Just as the "old" AT&T was retreating from Canada, it was also selling off a slew of networks across Latin America in the mid-2000s - mostly to Mexico-based TelMex. The trend continues.

Just last month, Deutsche Telekom sold its T-Mobile wireless operator in the U.S. to the resurrected 'new' AT&T. Pundits can believe all they want that AT&T, France Telecoms, Deutsche Telekom, NTT, and so on are lining up to enter Canada, but evidence suggests otherwise.

The lesson from T-Mobile is that foreign capital investment is hunkering down rather than trying to conquer the world. As two World Investment Reports from UNCTAD in 2008 and 2010 observe, foreign investment and cross-border mergers and acquisitions in telecoms have fallen considerably from their late-1990s peak throughout the decade, and have yet to recover, especially after the crisis of 2008.

The sale of T-Mobile also reveals that even the massive U.S. wireless market is unable to sustain robust competition. Three players dominate the U.S. wireless market: AT&T, Verizon and a smaller Sprint/Nextel.

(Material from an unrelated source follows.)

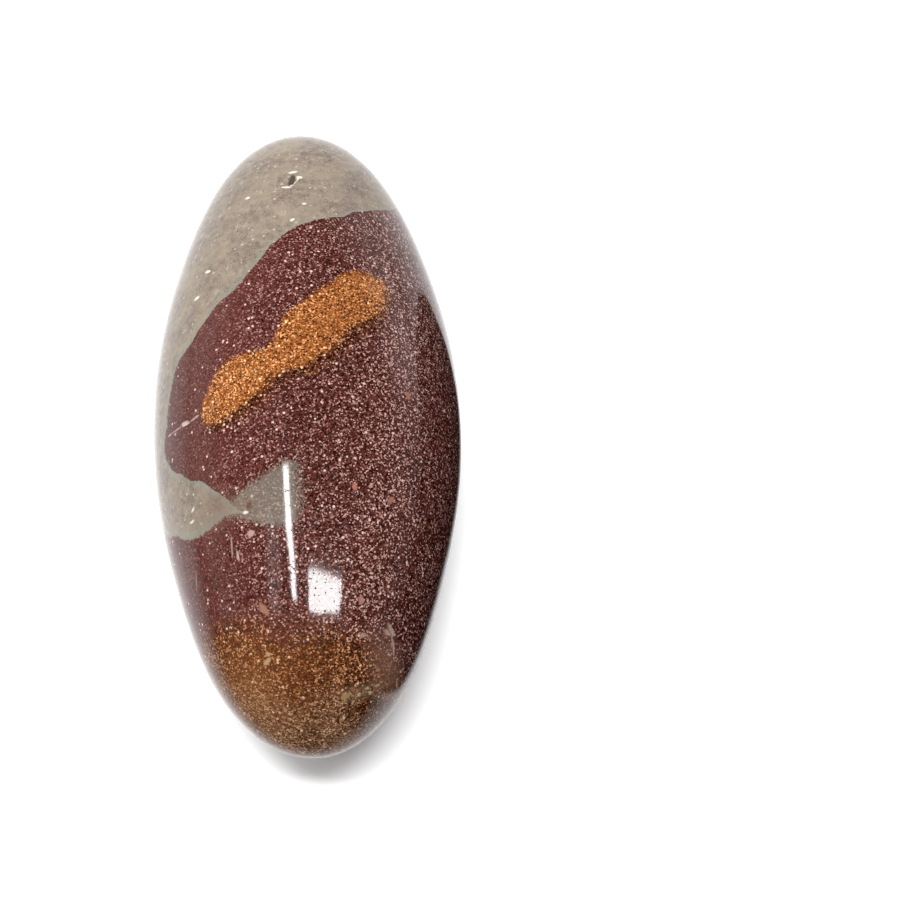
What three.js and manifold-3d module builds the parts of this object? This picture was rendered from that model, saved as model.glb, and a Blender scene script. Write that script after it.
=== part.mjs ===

In other words, foreign ownership is no sure-shot solution for concentrated telecom, media and Internet markets. In fact, the World Bank's message since the early 1990s, amongst others, is that foreign capital investment in telecoms only delivers the goods when it is properly regulated and used to launch new rivals, rather than to acquire incumbents (i.e. 'greenfield investment').

None of this is to say that we should avoid more foreign investment in telecoms. In fact, the history of telecoms in Canada has been bound up with foreign capital since the first telegraph lines linked Toronto to Buffalo and New York in 1846 and the trans-Atlantic cables created a vast Euro-American space of capital, markets, migration and information with Canada at the hub in the 1860s and 1870s.

Today, greater foreign investment could not only be used to increase the availability and use of broadband telecom and Internet services and foster more competition, but as a stepping stone to far-reaching efforts to transform Canada into an open digital-media haven.

New rules would provide an incentive for greater foreign investment, while our cool climate could entice Amazon, Google, Rackspace, Microsoft and others to build their massive data warehouses on Canadian soil because it is cheaper to run these energy hungry facilities here than in the United States. Our stronger protections for personal information could put vast stores of data beyond the reach of the U.S. Patriot Act and keep the 'domain name snatching' operations of Homeland Security at bay.

Birgitta Jonsdottir, the Icelandic Member of Parliament, has similarly proposed to make her country a haven for digital free speech - similar to what the Cayman Islands is for banking, but with the higher purpose of advancing human rights, democracy and freedom of expression. Seen from this angle, relaxing foreign ownership rules would serve as the cornerstone of efforts to foster an open telecom, media and Internet system governed by the highest standards of a networked free press in the world.

For that to happen, however, the new majority Harper Government will have to embrace openness, freedom of speech and democracy just as firmly as it now has its hands on the levers of the state.